▸ **CHALLENGE**: Reproduce each line of the listing exactly.
━━━ DATA EXTRACT
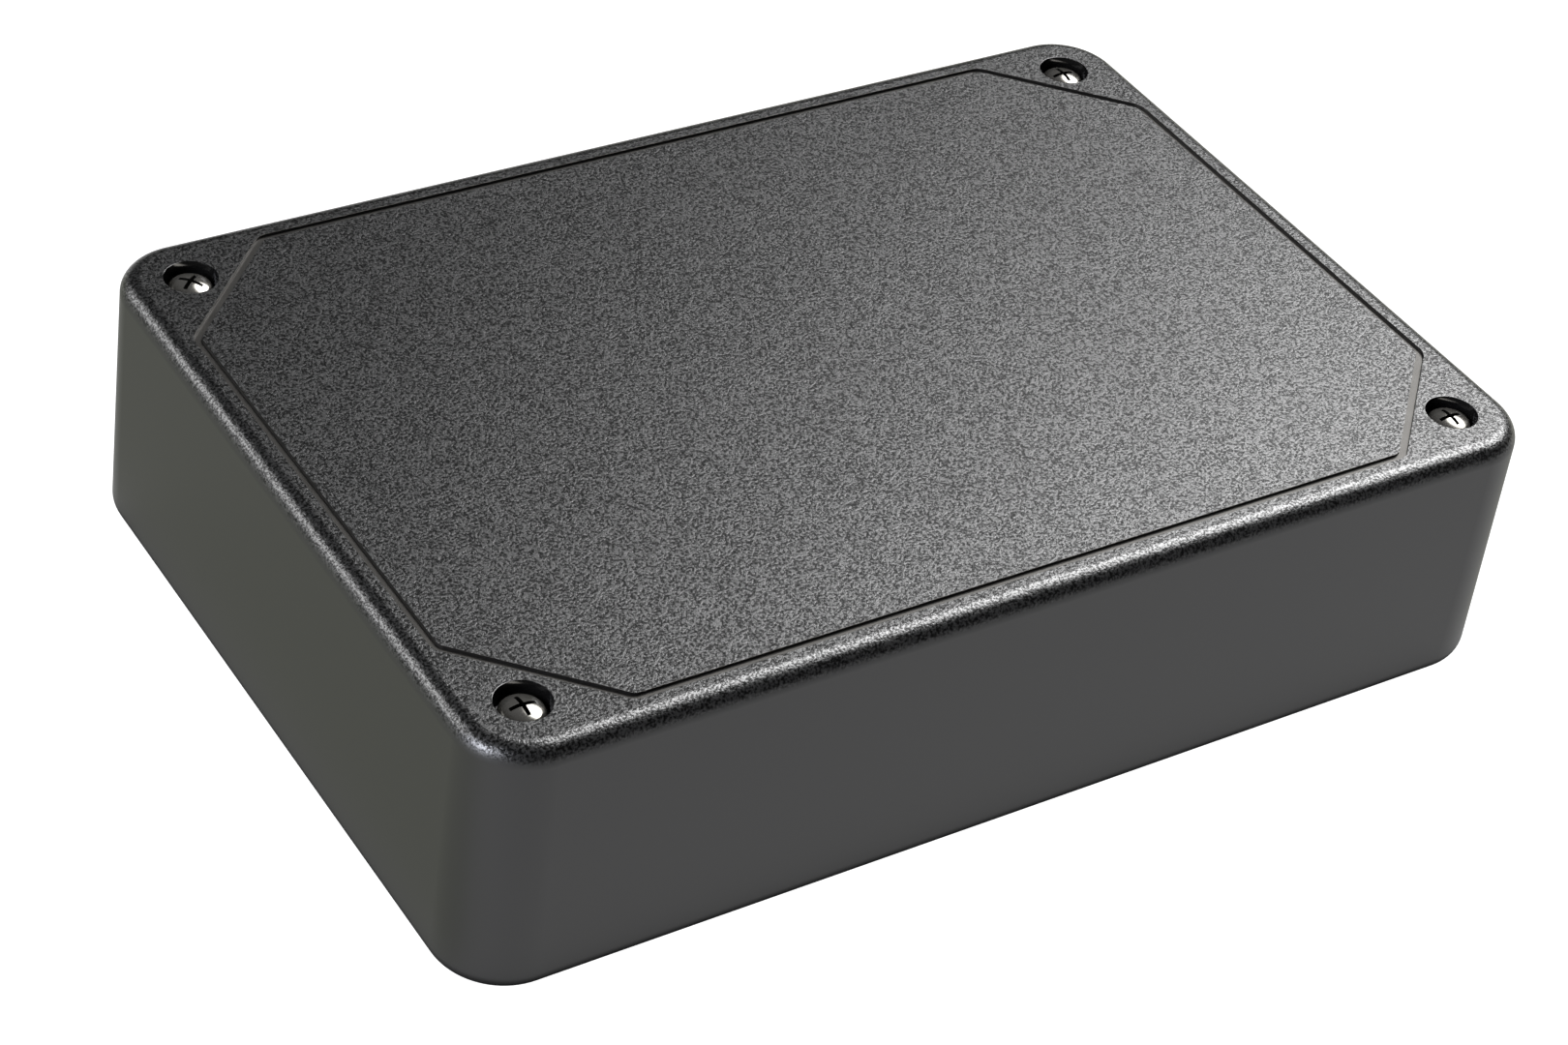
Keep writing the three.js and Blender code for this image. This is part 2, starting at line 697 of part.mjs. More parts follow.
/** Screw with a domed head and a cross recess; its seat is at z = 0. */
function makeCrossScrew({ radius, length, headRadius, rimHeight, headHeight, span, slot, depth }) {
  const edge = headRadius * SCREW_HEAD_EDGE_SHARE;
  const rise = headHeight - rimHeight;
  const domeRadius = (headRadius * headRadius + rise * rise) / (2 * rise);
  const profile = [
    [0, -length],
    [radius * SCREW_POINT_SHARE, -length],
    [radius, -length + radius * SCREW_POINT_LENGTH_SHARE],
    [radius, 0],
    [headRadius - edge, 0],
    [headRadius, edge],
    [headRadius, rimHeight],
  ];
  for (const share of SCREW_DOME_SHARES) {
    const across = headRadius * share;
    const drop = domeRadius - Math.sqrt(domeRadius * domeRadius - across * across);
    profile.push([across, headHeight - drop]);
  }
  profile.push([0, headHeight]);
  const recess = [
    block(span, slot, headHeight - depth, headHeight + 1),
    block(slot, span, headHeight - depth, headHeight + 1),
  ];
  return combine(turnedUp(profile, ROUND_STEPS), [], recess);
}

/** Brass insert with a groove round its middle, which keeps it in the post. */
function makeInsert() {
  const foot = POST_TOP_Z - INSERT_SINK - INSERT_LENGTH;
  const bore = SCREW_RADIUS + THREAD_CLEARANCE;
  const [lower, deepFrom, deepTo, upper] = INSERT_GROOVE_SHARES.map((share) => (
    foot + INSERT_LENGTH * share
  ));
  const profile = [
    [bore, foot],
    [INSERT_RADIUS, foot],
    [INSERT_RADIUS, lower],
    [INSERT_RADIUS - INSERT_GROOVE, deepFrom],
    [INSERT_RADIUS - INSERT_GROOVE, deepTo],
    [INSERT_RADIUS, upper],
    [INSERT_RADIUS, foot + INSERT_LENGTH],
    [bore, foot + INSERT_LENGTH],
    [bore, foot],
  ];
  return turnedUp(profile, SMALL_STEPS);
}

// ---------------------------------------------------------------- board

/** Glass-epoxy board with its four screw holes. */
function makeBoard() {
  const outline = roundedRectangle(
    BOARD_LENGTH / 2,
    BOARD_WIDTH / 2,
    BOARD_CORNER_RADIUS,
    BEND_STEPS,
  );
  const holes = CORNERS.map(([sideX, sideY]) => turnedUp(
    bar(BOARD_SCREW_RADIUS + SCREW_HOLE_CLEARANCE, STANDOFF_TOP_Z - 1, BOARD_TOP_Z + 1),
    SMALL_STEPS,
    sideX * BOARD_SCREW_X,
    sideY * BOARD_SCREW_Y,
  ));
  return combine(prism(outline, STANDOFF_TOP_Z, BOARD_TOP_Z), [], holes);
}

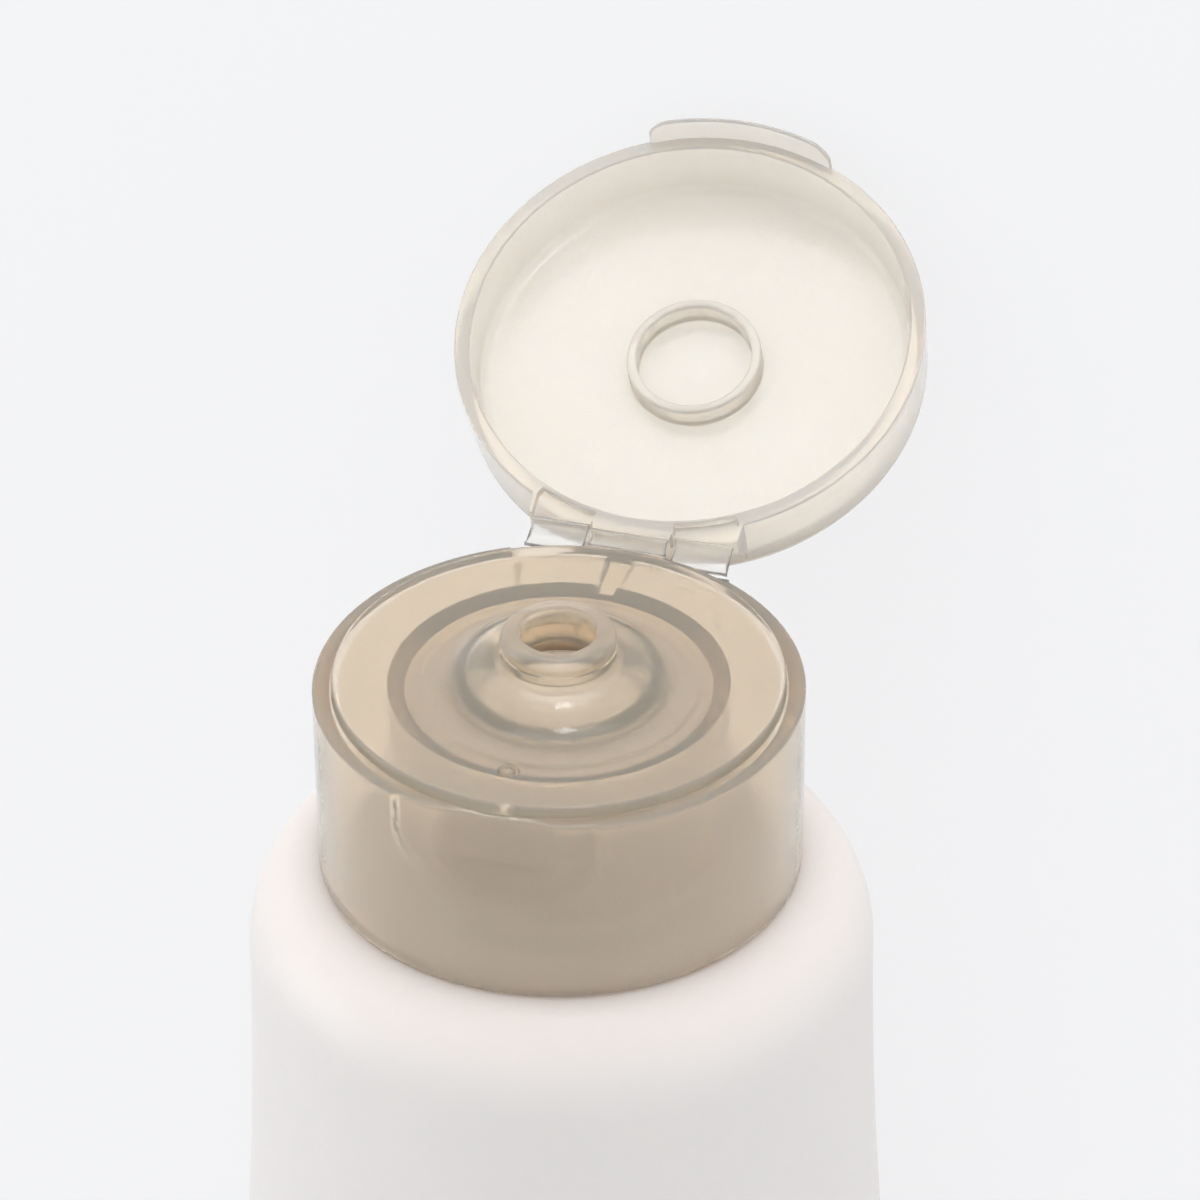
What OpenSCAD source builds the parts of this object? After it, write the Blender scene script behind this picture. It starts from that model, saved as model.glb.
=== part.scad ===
━━━━━━
▸ **FINAL ANSWER**:
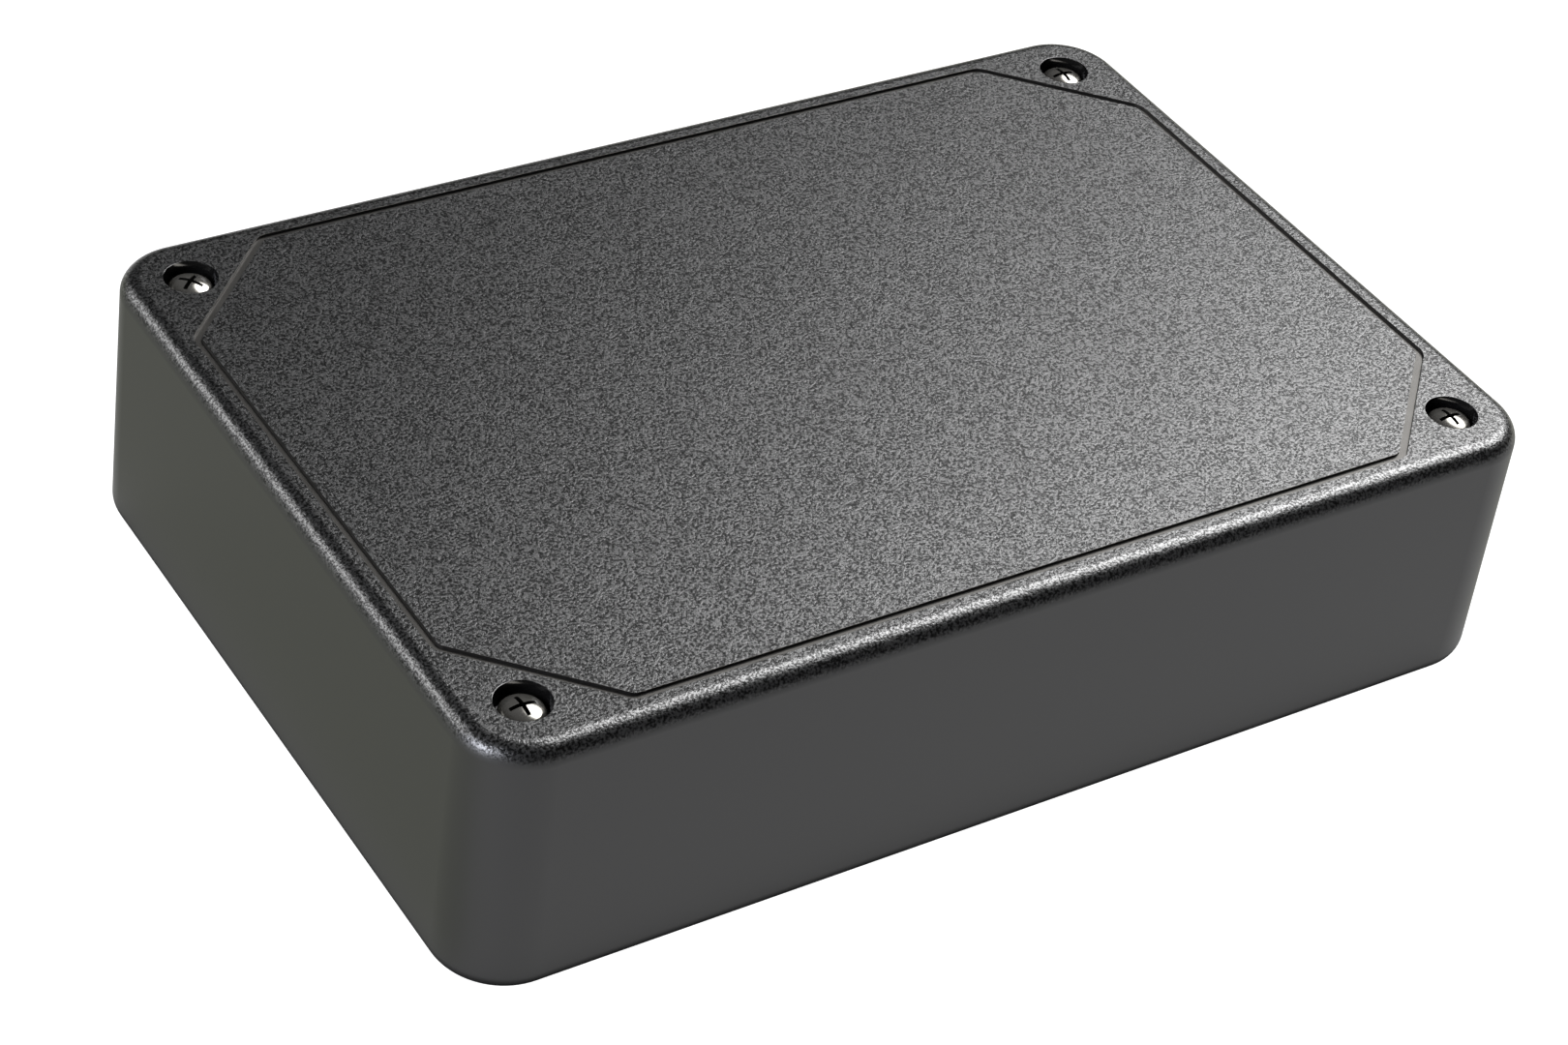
Keep writing the three.js and Blender code for this image. This is part 2, starting at line 697 of part.mjs. More parts follow.
/** Screw with a domed head and a cross recess; its seat is at z = 0. */
function makeCrossScrew({ radius, length, headRadius, rimHeight, headHeight, span, slot, depth }) {
  const edge = headRadius * SCREW_HEAD_EDGE_SHARE;
  const rise = headHeight - rimHeight;
  const domeRadius = (headRadius * headRadius + rise * rise) / (2 * rise);
  const profile = [
    [0, -length],
    [radius * SCREW_POINT_SHARE, -length],
    [radius, -length + radius * SCREW_POINT_LENGTH_SHARE],
    [radius, 0],
    [headRadius - edge, 0],
    [headRadius, edge],
    [headRadius, rimHeight],
  ];
  for (const share of SCREW_DOME_SHARES) {
    const across = headRadius * share;
    const drop = domeRadius - Math.sqrt(domeRadius * domeRadius - across * across);
    profile.push([across, headHeight - drop]);
  }
  profile.push([0, headHeight]);
  const recess = [
    block(span, slot, headHeight - depth, headHeight + 1),
    block(slot, span, headHeight - depth, headHeight + 1),
  ];
  return combine(turnedUp(profile, ROUND_STEPS), [], recess);
}

/** Brass insert with a groove round its middle, which keeps it in the post. */
function makeInsert() {
  const foot = POST_TOP_Z - INSERT_SINK - INSERT_LENGTH;
  const bore = SCREW_RADIUS + THREAD_CLEARANCE;
  const [lower, deepFrom, deepTo, upper] = INSERT_GROOVE_SHARES.map((share) => (
    foot + INSERT_LENGTH * share
  ));
  const profile = [
    [bore, foot],
    [INSERT_RADIUS, foot],
    [INSERT_RADIUS, lower],
    [INSERT_RADIUS - INSERT_GROOVE, deepFrom],
    [INSERT_RADIUS - INSERT_GROOVE, deepTo],
    [INSERT_RADIUS, upper],
    [INSERT_RADIUS, foot + INSERT_LENGTH],
    [bore, foot + INSERT_LENGTH],
    [bore, foot],
  ];
  return turnedUp(profile, SMALL_STEPS);
}

// ---------------------------------------------------------------- board

/** Glass-epoxy board with its four screw holes. */
function makeBoard() {
  const outline = roundedRectangle(
    BOARD_LENGTH / 2,
    BOARD_WIDTH / 2,
    BOARD_CORNER_RADIUS,
    BEND_STEPS,
  );
  const holes = CORNERS.map(([sideX, sideY]) => turnedUp(
    bar(BOARD_SCREW_RADIUS + SCREW_HOLE_CLEARANCE, STANDOFF_TOP_Z - 1, BOARD_TOP_Z + 1),
    SMALL_STEPS,
    sideX * BOARD_SCREW_X,
    sideY * BOARD_SCREW_Y,
  ));
  return combine(prism(outline, STANDOFF_TOP_Z, BOARD_TOP_Z), [], holes);
}

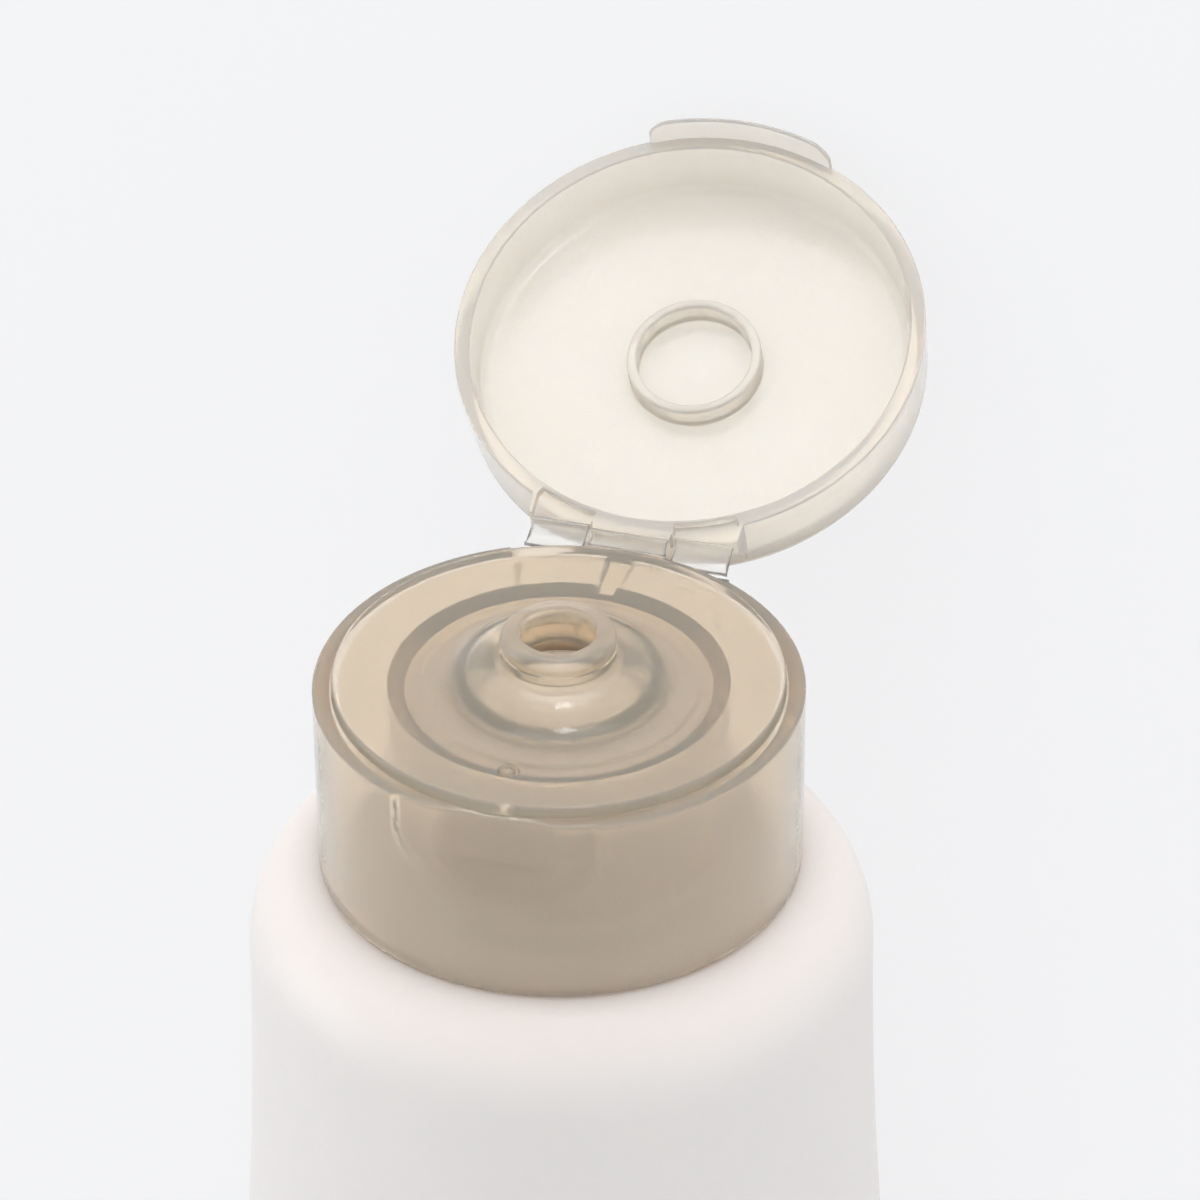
What OpenSCAD source builds the parts of this object? After it, write the Blender scene script behind this picture. It starts from that model, saved as model.glb.
=== part.scad ===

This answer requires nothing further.